Comcast - York, PA
posted 2 months ago
FreeWheel, a Comcast company, is seeking a Site Reliability Engineer (SRE) to join our team. In this role, you will be responsible for ensuring the availability, latency, performance, efficiency, change management, monitoring, emergency response, and capacity planning for the FreeWheel platforms. You will engage in designing, analyzing, and troubleshooting large-scale distributed systems, debugging and optimizing code, and automating routine tasks. As part of a team with a mix of software and technology infrastructure backgrounds, you will provide subject matter expertise, resolve complex break/fix scenarios, and collaborate with engineering, vendors, and client services to deliver successful technical solutions. This position requires a high degree of independence and the ability to develop approaches for non-routine solutions while following operational practices. Your core responsibilities will include overseeing the reliability and technical operations of the FreeWheel TV Platform Ad-Serving components, leading technical solutions to measure and improve reliability, quality, and efficiency of FreeWheel platforms. You will conduct complex analytical duties in the planning, deployment, testing, and evaluation of FreeWheel products, and support high-profile live events such as the Super Bowl, Olympic Games, March Madness, and FIFA World Cup. You will also be involved in the software release cycle, working closely with developers and tech leads to ensure that software releases are well designed, planned, implemented, released, and monitored.

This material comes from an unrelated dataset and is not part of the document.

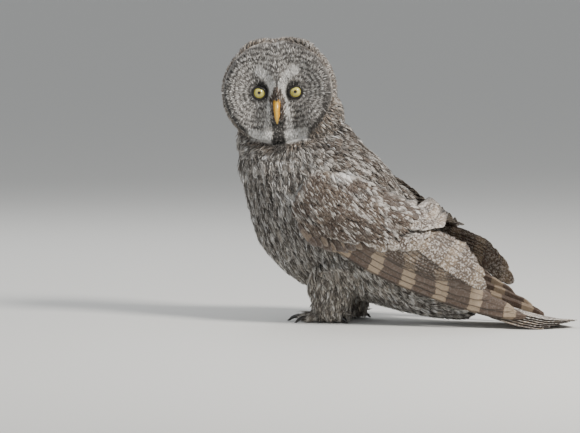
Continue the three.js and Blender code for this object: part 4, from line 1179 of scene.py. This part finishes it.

Additionally, you will lead the design and implementation of infrastructure as code, focusing on best practices, tool use, and quality assurance. As an SRE, you will advocate for engineering and technical operations procedures, policies, processes, and SRE best practices. You will partner with developers and vendors to identify and drive improvements in production quality, operational efficiency, and engineering productivity. You will also provide support for the Cybersecurity program, including patching, vulnerability cleanup, secure server configuration, and incident remediation efforts. Training and coaching of peers and junior SRE team members will also be part of your responsibilities. This role requires regular attendance and the ability to work nights and weekends as necessary, including on-call shifts.